Short exercise: Repeat all of the material exactly as given.

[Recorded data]
--

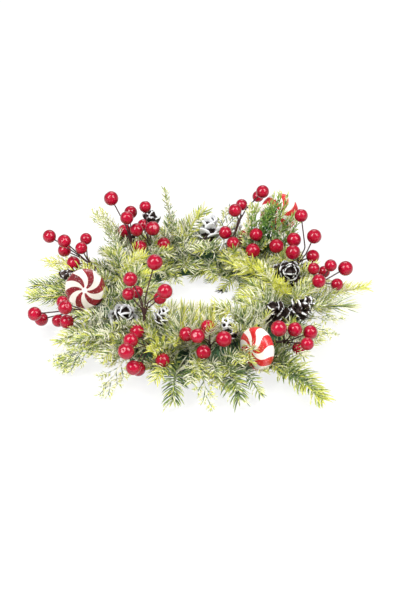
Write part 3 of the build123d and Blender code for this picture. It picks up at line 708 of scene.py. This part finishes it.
for nodeName, rows in sprigPlaces.items():
    placedSprigs(nodeName, rows + coverTufts(nodeName))
print("foliage placed")

# Berries
berryShape = {
    "weld": 1e-6, "segments": 24, "rings": 16, "crown": 0.48, "dimple": 0.05, "longFrom": 1.2
}
berryFinish = {
    "shader": {"Roughness": 0.24, "Coat Weight": 0.4, "Coat Roughness": 0.1, "Specular IOR Level": 0.3},
    "blotch": 6.0,  # mm, half a berry
    "reds": ((0.3, "#9a0022"), (0.7, "#b80030")),
    # painted shade: each berry's colour turns towards this dark red at its outline as seen
    "rim": "#520010",
    "rimShadeBlend": 0.3,
    "rimShadeShare": 0.7,
    "pores": 1.2,  # mm: the foam's beads, felt through the lacquer
    "bump": {"Strength": 0.06, "Distance": 0.0002},
}


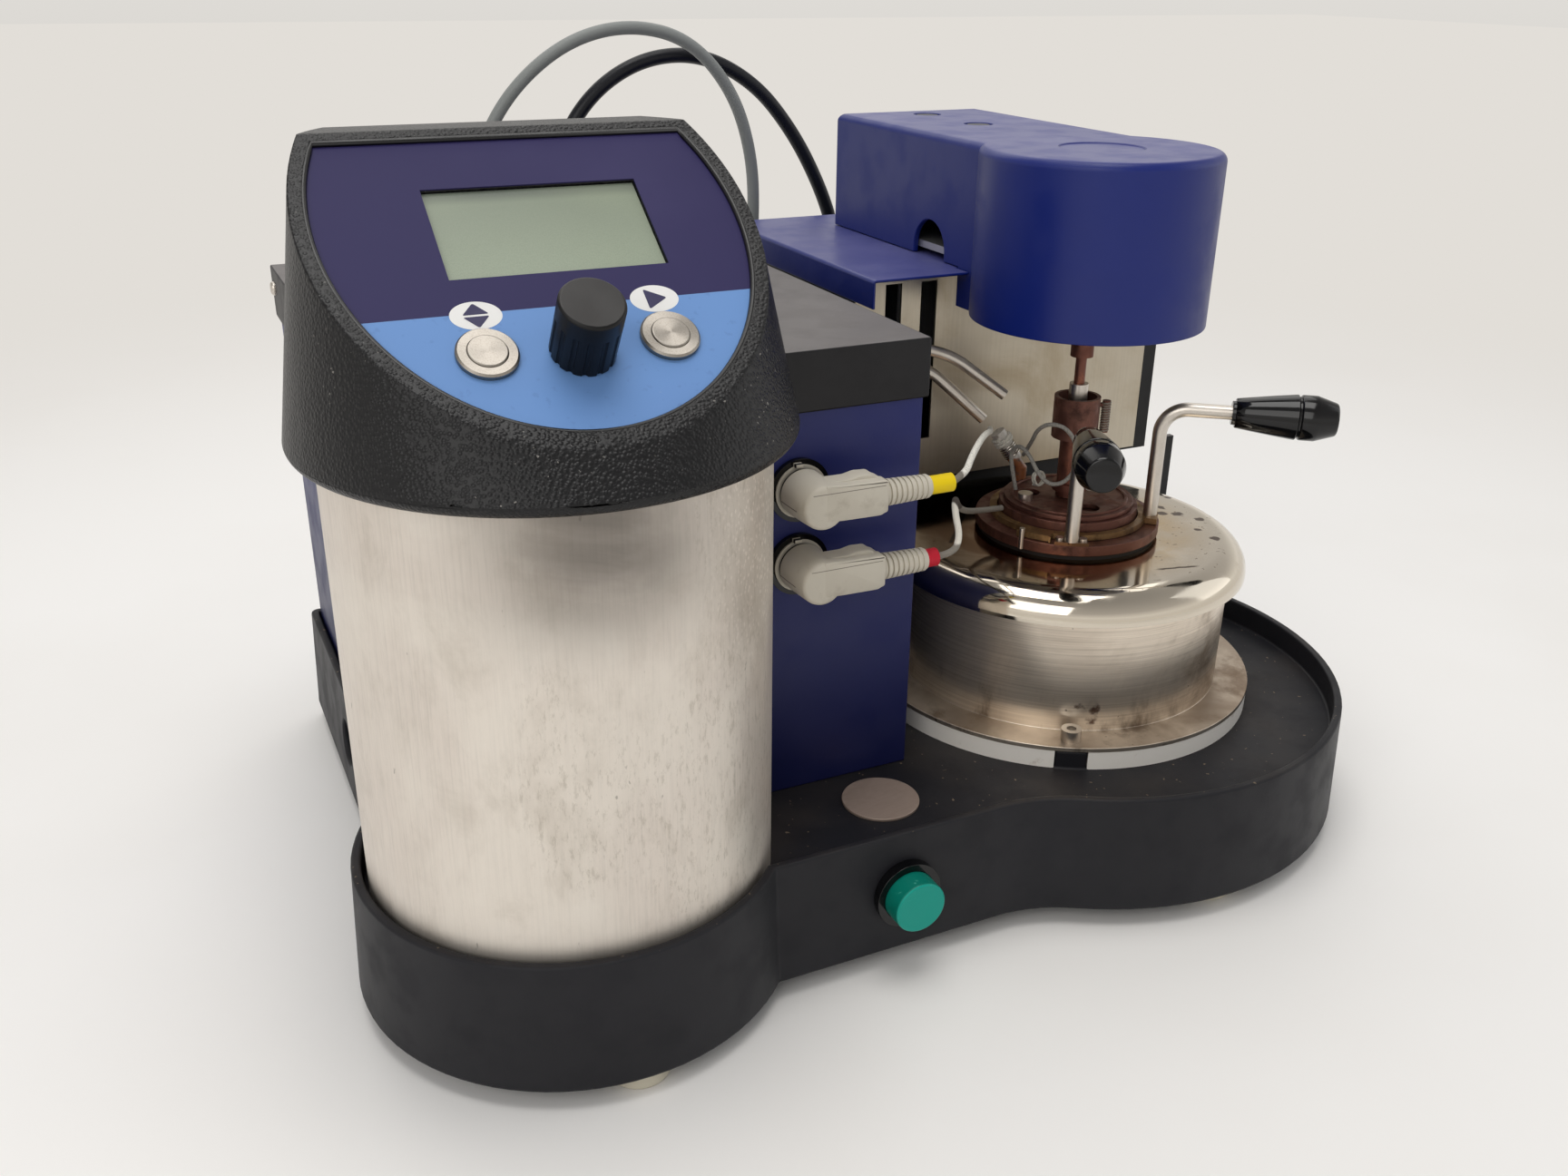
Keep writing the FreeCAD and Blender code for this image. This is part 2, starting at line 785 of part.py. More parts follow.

--

Result of the task:
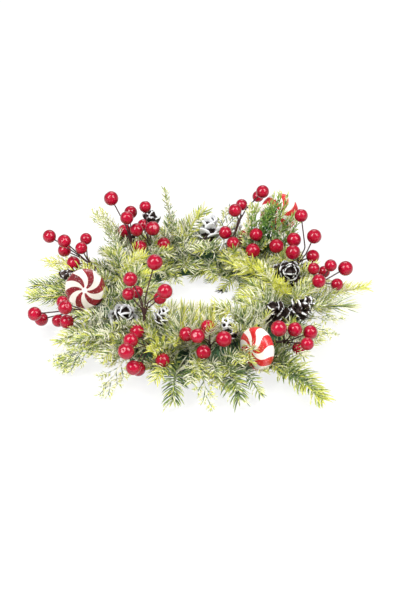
Write part 3 of the build123d and Blender code for this picture. It picks up at line 708 of scene.py. This part finishes it.
for nodeName, rows in sprigPlaces.items():
    placedSprigs(nodeName, rows + coverTufts(nodeName))
print("foliage placed")

# Berries
berryShape = {
    "weld": 1e-6, "segments": 24, "rings": 16, "crown": 0.48, "dimple": 0.05, "longFrom": 1.2
}
berryFinish = {
    "shader": {"Roughness": 0.24, "Coat Weight": 0.4, "Coat Roughness": 0.1, "Specular IOR Level": 0.3},
    "blotch": 6.0,  # mm, half a berry
    "reds": ((0.3, "#9a0022"), (0.7, "#b80030")),
    # painted shade: each berry's colour turns towards this dark red at its outline as seen
    "rim": "#520010",
    "rimShadeBlend": 0.3,
    "rimShadeShare": 0.7,
    "pores": 1.2,  # mm: the foam's beads, felt through the lacquer
    "bump": {"Strength": 0.06, "Distance": 0.0002},
}


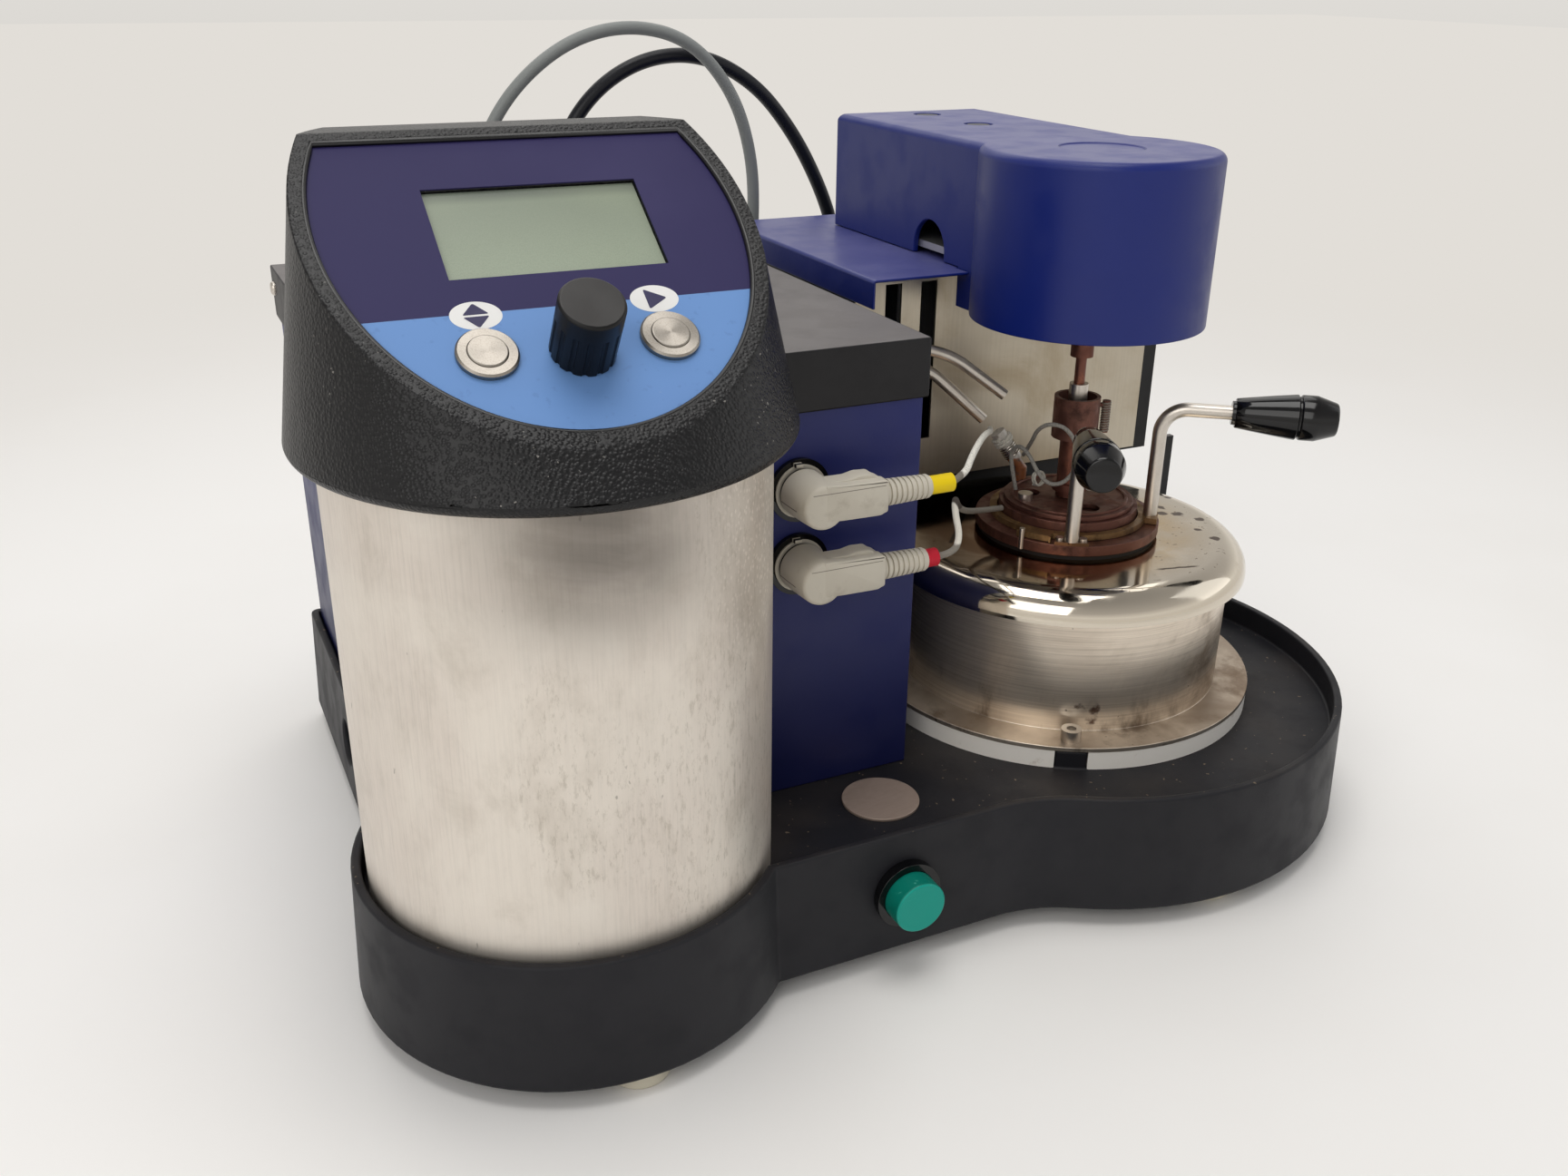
Keep writing the FreeCAD and Blender code for this image. This is part 2, starting at line 785 of part.py. More parts follow.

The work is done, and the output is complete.